Семьдесят пять шагов к смерти (Ильин) - страница 61

— Нужно, Игорь, теперь точно нужно! Если они решились, если пошли на такой шаг, то это в корне меняет ситуацию. Это уже не собака… Это больше чем собака!


Эпизод тридцать седьмой. Три месяца и девятнадцать дней до происшествия

— А-а, Игорек… Ну-ка повернись. Еще. Что так плохо выглядишь?

— Нормально выгляжу. Как всегда.

— Не скажи… Художника, дорогой мой, не обмануть. У нас глаз наметан. Мы каждую морщиночку, каждый оттеночек… Другое у тебя лицо нынче. Да-с. А ну еще повернись… Вот сюда, к свету. Ушли цвета. Пожухли, как на старом полотне. Серые оттенки появились. Не та кожа, не та! Не высыпаешься, поди? Понимаю… понимаю. И завидую… Нынче я на такие подвиги не отважусь, нет. А в твои годы неделями мог не спать! Днем у мольберта, в порыве творческом, вечером — в пиру хмельном с чаркой и приятелями разлюбезными, ночью — в угаре любовном. И так без передыху. Часок-другой соснуть — за счастье. И ничего — выдюживал. Какие картины писал, какие скульптуры ваял! С какими дамами романы крутил! Таких теперь нет — Клеопатры, львицы египетские! А медовый месяц с моей Саскией? Тогда, кажется, вообще глаз не сомкнул!

— С кем, простите?

— Жену я свою так называл. Саския. Такая раскрасавица была, куда там нынешним моделистым фифам. Нынешние — кожа, кости и силикон во всех местах, а внутри ничего — пустота что тут, что тут, — постучал Вениамин по груди и голове.

— Разве вы были женаты? — удивился Игорь.

— Конечно! И был счастлив в том браке безмерно, ибо влюблен был в супругу свою до потери сознания. Как Ромео в Джульетту. Да! Нет повести печальнее на свете… Сгорела моя Джульетта в одночасье. На пике нашей любви! — Вениамин тяжко вздохнул, и глаза его нехорошо заблестели. — Бог опустил ее с небес на землю, дабы даровать мне безмерную любовь, и забрал от меня во цвете лет.

— Отчего она… — замялся Игорь.

— От рака.
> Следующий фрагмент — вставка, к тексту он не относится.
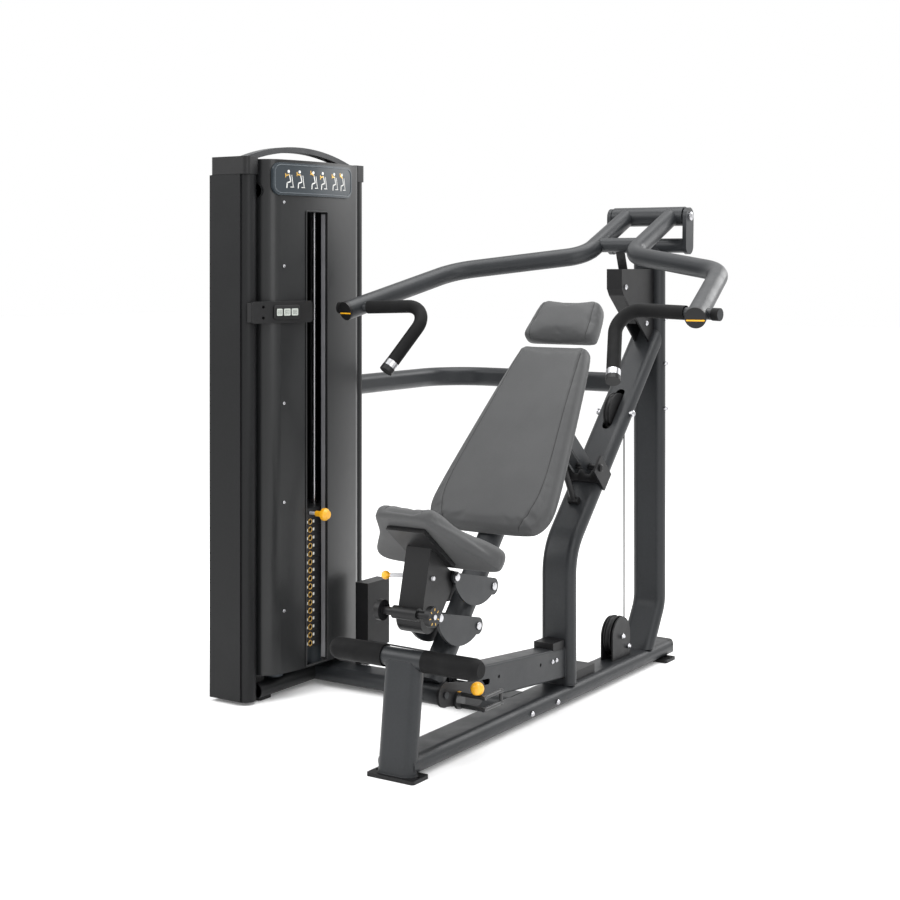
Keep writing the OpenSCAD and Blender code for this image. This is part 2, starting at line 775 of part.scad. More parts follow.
back_face = -46;
back_z0 = 475;
back_l = 683;
head_z0 = 1174;
module back_pad() color(vinyl) in_back() translate([0, back_face, 0]) rotate([90, 0, 0])
    linear_extrude(pad_t) polygon([[-138, back_z0], [138, back_z0], [185, back_z0 + 22],
        [back_w / 2, back_z0 + 70], [back_w / 2 - 8, back_z0 + 130], [128, back_z0 + back_l - 40],
        [100, back_z0 + back_l], [-100, back_z0 + back_l], [-128, back_z0 + back_l - 40],
        [-back_w / 2 + 8, back_z0 + 130], [-back_w / 2, back_z0 + 70], [-185, back_z0 + 22]]);

module head_pad() color(vinyl) in_back() translate([0, back_face, head_z0])
    rotate([90, 0, 0]) linear_extrude(pad_t + 6)
        polygon([[-128, 0], [128, 0], [114, 140], [92, 156], [-92, 156], [-114, 140]]);

module rail_carriage() color(black) {
    translate([press_x, carriage_y, carriage_z]) rotate([-rail_lean, 0, 0]) {
        for (s = [0, 1]) mirror([s, 0, 0]) translate([58.2, -22, -33]) cube([7.8, 97, 66]);
        translate([-58.2, 30, -33]) cube([116.4, 10.5, 66]);
    }
    x_rod(carriage_y, carriage_z, carriage_pin_r, 64);
    for (s = [-1, 1]) bolt_head([press_x + s * 66, carriage_y, carriage_z], [0, s * 90, 0], 12, 9);
}

strut_v = unit([0, strut_head[0] - strut_foot[0], strut_head[1] - strut_foot[1]]);
strut_l = norm(strut_head - strut_foot);
module along_strut() place([press_x, strut_foot[0], strut_foot[1]], strut_v, [1, 0, 0]) children();

module strut_bracket() color(black) for (s = [-1, 1]) yz_plate(press_x + s * 15 - 3, 6) difference() {
    union() {
        translate(strut_foot) circle(10);
        translate(strut_foot) rotate(-rail_lean) translate([0, -10]) square([10.9, 20]);
    }
    translate(strut_foot) circle(6.05);
}

module gas_cylinder() color(black) {
    x_rod(strut_foot[0], strut_foot[1], 6, 18);
    along_strut() {
        rotate([0, 90, 0]) cylinder(r = 10, h = 22, center = true);
        difference() {
            cylinder(d = 20, h = 190);
            translate([0, 0, 30]) cylinder(d = 10.1, h = 200);
        }
    }
}

module gas_rod() color(chrome) along_strut() difference() {
    union() {
        translate([0, 0, 60]) cylinder(d = 10, h = strut_l - 65);
        translate([0, 0, strut_l]) rotate([0, 90, 0]) cylinder(r = 12, h = 24, center = true);
    }
    translate([0, 0, strut_l]) rotate([0, 90, 0]) cylinder(r = 7.6, h = 40, center = true);
}

// Side plate of the seat linkage: straight upper edge, full lower edge.
module link(at) {
    b = at + link_vec;
    half = norm(link_vec) / 2;
    for (s = [-1, 1]) yz_plate(s * 49 - 4, 8) difference() {
        union() {
            translate((at + b) / 2) rotate(atan2(link_vec[1], link_vec[0])) intersection() {
                translate([0, -75]) circle(140);
                polygon([[-half, -24], [half, -12], [half, 70], [-half, 70]]);
            }
            translate(at) circle(24);
            translate(b) circle(16);
        }
        translate(at) circle(7.05);
        translate(b) circle(7.05);
    }
}

module seat_links_upper() color(charcoal) in_back() link(link_up);
module seat_links_lower() color(charcoal) in_back() link(link_down);

// Seat frame: origin on the middle surface at its widest, u towards the nose, n upwards.
seat_o = [-573, 565];
seat_tilt = 38;
function in_seat(p) = seat_o + [-p[0] * cos(seat_tilt) + p[1] * sin(seat_tilt),
    p[0] * sin(seat_tilt) + p[1] * cos(seat_tilt)];
function link_end(q) = [sled_y + (q[0] + link_vec[0]) * cos(back_lean) + (q[1] + link_vec[1]) * sin(back_lean),
    sled_z - (q[0] + link_vec[0]) * sin(back_lean) + (q[1] + link_vec[1]) * cos(back_lean)];
scale_axis = [-740, 428];
lever_hub = [-675, 515];

module seat_carrier() color(black) {
    yz_plate(press_x - 40, 80) difference() {
        union() {
            polygon([in_seat([105, -42]), [-724, 426], [-700, 380], link_end(link_down) + [14, -10],
                link_end(link_up) + [14, -12], in_seat([-32, -40]), in_seat([0, -42])]);
            translate([-690, 410]) circle(42);
            translate(link_end(link_down)) circle(17);
            translate(link_end(link_up)) circle(17);
            translate(scale_axis) circle(18);
        }
        translate(lever_hub) circle(6.05);
    }
    yz_plate(press_x - 62, 124) polygon([in_seat([2, -42]), in_seat([190, -42]), in_seat([190, -30]),
        in_seat([2, -30])]);
    for (q = [link_up, link_down]) x_rod(link_end(q)[0], link_end(q)[1], 7, 56);
    x_rod(scale_axis[0], scale_axis[1], 11, 84);
    for (s = [-1, 1]) x_rod(scale_axis[0], scale_axis[1], 28, 8, press_x + s * 82);
}

module seat_pad() color(vinyl) translate([press_x, seat_o[0], seat_o[1]]) rotate([-seat_tilt, 0, 0])
    translate([0, 0, -pad_t / 2 - 2.5]) linear_extrude(pad_t + 5) polygon([[-85, -242],
        [85, -242], [112, -205], [128, -150], [160, -90], [198, -40], [seat_w / 2, 0], [200, 24], [150, 38],
        [-150, 38], [-200, 24], [-seat_w / 2, 0], [-198, -40], [-160, -90], [-128, -150], [-112, -205]]);

module seat_lever() color(chrome) {
    x_rod(lever_hub[0], lever_hub[1], 6, 46);
    x_rod(lever_hub[0], lever_hub[1], 14, 4, press_x - 46);
    u = unit([-55, -20, -2]);
    place([press_x - 46, lever_hub[0], lever_hub[1]], u, side_of(u)) rotate_extrude() {
        square([5.5, 58]);
        translate([0, 58]) intersection() {
            circle(12);
            translate([0, -12]) square([12, 24]);
        }
    }
}

foot_plates();
front_post();
foot_rest_tube();
foot_rest_sleeves();
main_base_front();
main_base_rear();
base_end_cap();
cross_base_tube();
rear_upright();
back_rail();
seat_base_tube();
brace_tube();
arm_yoke();
arm_axle();
strap_housing();
tower_frame();
side_panel();
tower_caps();
carry_handle();
user_shroud();
outer_shroud();
placard();
counter_bracket();
guide_rods();
stack_bumpers();
weight_plates();
lift_cable();
tower_pulley_box();
low_pulley_block();
pulley_guards();
drive_cables();
frame_bolts();
rail_pulley();
base_pulley();
arm_pivot_tube();
arm_left();
arm_right();
arm_spreader();
arm_end_caps();
handle_tubes();
handle_grips();
handle_rings();
handle_end_caps();
arm_strap();
stack_head();
selector_pin();
seat_sled();
incline_pedal();
back_column();
back_pad();
head_pad();
rail_carriage();
strut_bracket();
gas_cylinder();
gas_rod();
seat_links_upper();
seat_links_lower();
seat_carrier();
seat_pad();
seat_lever();
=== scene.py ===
"""Looks for the incline chest press: padded vinyl, glossy shrouds, powder-coated tubes and trim."""
import bmesh
import bpy
import math
from mathutils import Matrix, Vector
from mathutils.bvhtree import BVHTree


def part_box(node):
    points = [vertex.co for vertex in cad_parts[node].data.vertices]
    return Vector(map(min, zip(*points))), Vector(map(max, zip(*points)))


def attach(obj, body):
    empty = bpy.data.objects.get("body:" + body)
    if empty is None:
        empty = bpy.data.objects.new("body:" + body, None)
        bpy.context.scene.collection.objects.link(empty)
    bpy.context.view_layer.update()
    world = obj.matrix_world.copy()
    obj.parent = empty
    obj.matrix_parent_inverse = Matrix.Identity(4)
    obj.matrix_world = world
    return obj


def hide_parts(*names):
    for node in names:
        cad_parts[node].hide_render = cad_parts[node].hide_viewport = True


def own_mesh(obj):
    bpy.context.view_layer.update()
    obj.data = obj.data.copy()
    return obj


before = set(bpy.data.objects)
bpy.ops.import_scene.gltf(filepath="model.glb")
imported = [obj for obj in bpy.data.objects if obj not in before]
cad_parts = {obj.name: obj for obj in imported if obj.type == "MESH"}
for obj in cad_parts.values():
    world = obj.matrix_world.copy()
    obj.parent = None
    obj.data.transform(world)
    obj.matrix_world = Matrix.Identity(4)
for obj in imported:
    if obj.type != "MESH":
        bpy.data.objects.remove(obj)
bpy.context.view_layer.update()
MM = 0.001

# ---- Places and sizes of the CAD model, in the row frame ----
MID_X = 0.130  # middle plane of the seat, the upright and the arms
BACK_LEAN = math.radians(-41)
SEAT_TILT = math.radians(-38)
PIVOT = Vector((MID_X, -0.625, 0.190))
SEAT_ORIGIN = Vector((MID_X, -0.573, 0.565))
BACK_TURN = Matrix.Translation(PIVOT) @ Matrix.Rotation(BACK_LEAN, 4, "X")
BACK_FRAME = BACK_TURN @ Matrix.Rotation(math.radians(90), 4, "X")
SEAT_FRAME = Matrix.Translation(SEAT_ORIGIN) @ Matrix.Rotation(SEAT_TILT, 4, "X")
COLUMN_FACE = 46  # mm from the back frame's axis to the face that the pads are fixed to
DISC_Y, DISC_Z, DISC_HALF = -0.740, 0.428, 90 * MM
PLATE_COUNT = 16
OVAL_W, OVAL_T = 0.115, 0.050  # the flat-oval frame tube
SHROUD_R = 0.900
SHROUD_EDGE = Vector((-0.578, -0.1825))
SHROUD_AXIS = (SHROUD_EDGE.x - SHROUD_R, SHROUD_EDGE.y)
PLACARD_FACE = 8 * MM  # how far the placard's face stands off the shroud
SLOT_HALF = 50 * MM
SLOT_MID_Z = 0.812

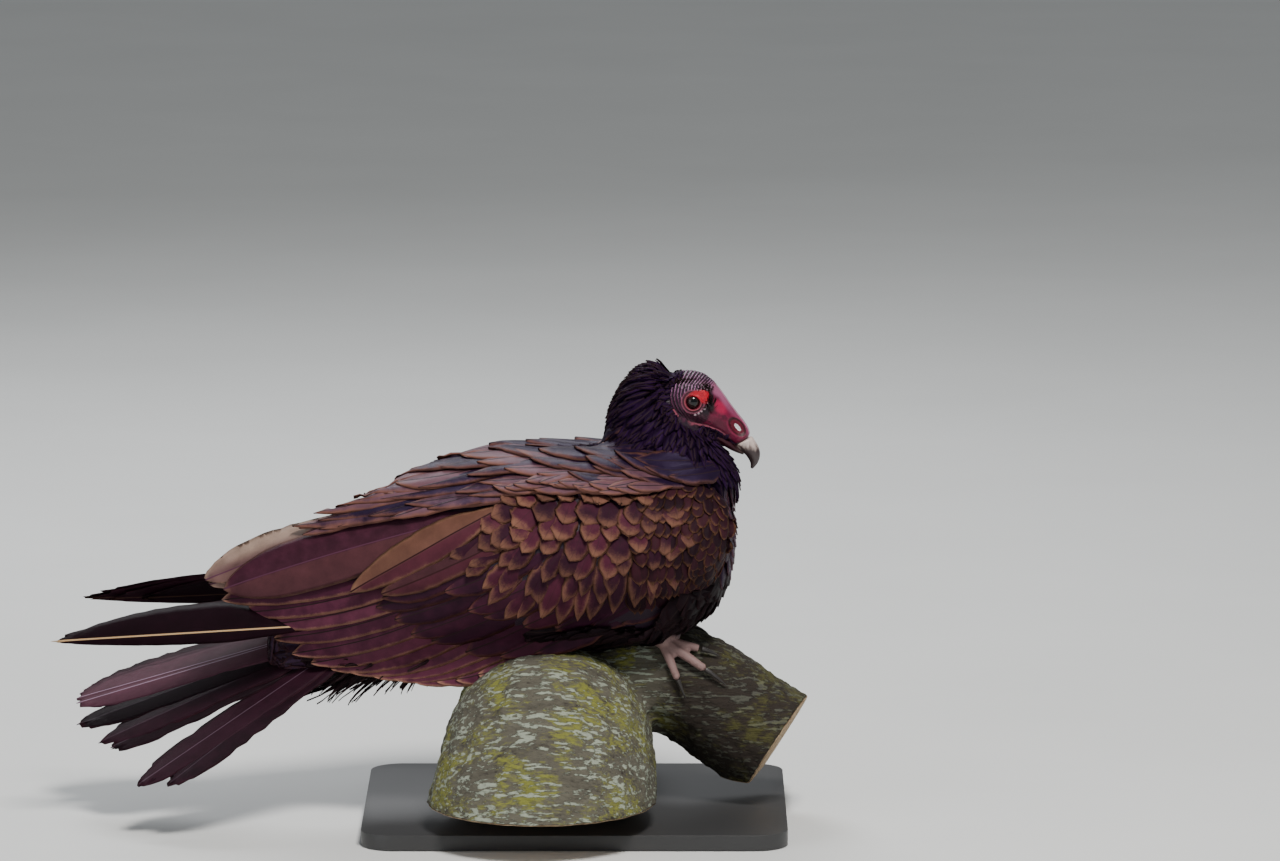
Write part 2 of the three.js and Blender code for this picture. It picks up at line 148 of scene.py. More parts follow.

Болезнь такая, что ни старых, ни молодых не щадит.

— Долго мучилась?

— Так и не мучилась почти. Она добровольно ушла. Сама. Как стала слабеть, как поняла, что обузой мне станет, так таблетки выпила. Где у меня тут коньяк? — Засуетился. Откупорил торопливо бутылку. Налил. Выпил без закуски. Задумался, вспоминая. И уже остановиться не мог. Ни в воспоминаниях, ни в коньяке. — И кто бы мог подумать… Молодая была, здоровая. И вдруг тошнота, колики. Мы и значения не придали. А потом… Боли у нее начались, хоть крепилась она — ни звуком, ни взглядом… После слегла. Я за ней ухаживал… да как… как мужик ухаживать может — через пень-колоду. Смотрела она на мои потуги — вздыхала. «Ты, — говорила, — не сиделка. Ты скульптор. Тебе лепить надо, а не каши варить и простынки стирать». Да и верно, не до высокого искусства мне тогда было — убирал, стирал, уколы делал, лекарства доставал. Как белка в колесе крутился. Чертовом! А она от того страдала пуще, чем от боли. Плакала. Беззвучно так, чтобы меня не расстраивать. Отвернется, уткнется в подушку и рыдает. Только плечики вздрагивают. А подушка после насквозь, хоть выжимай! Вот как! Сама умирала, а меня расстраивать не хотела. Такая была! А потом надумала уморить себя, чтобы избавить меня от хлопот. Для творчества высвободить, для жизни. Чтобы мук ее я не наблюдал, немощной ее не видел. Хотела остаться в памяти моей светлым ангелом. Такое невозможное благородство! Обо мне думала, не о себе!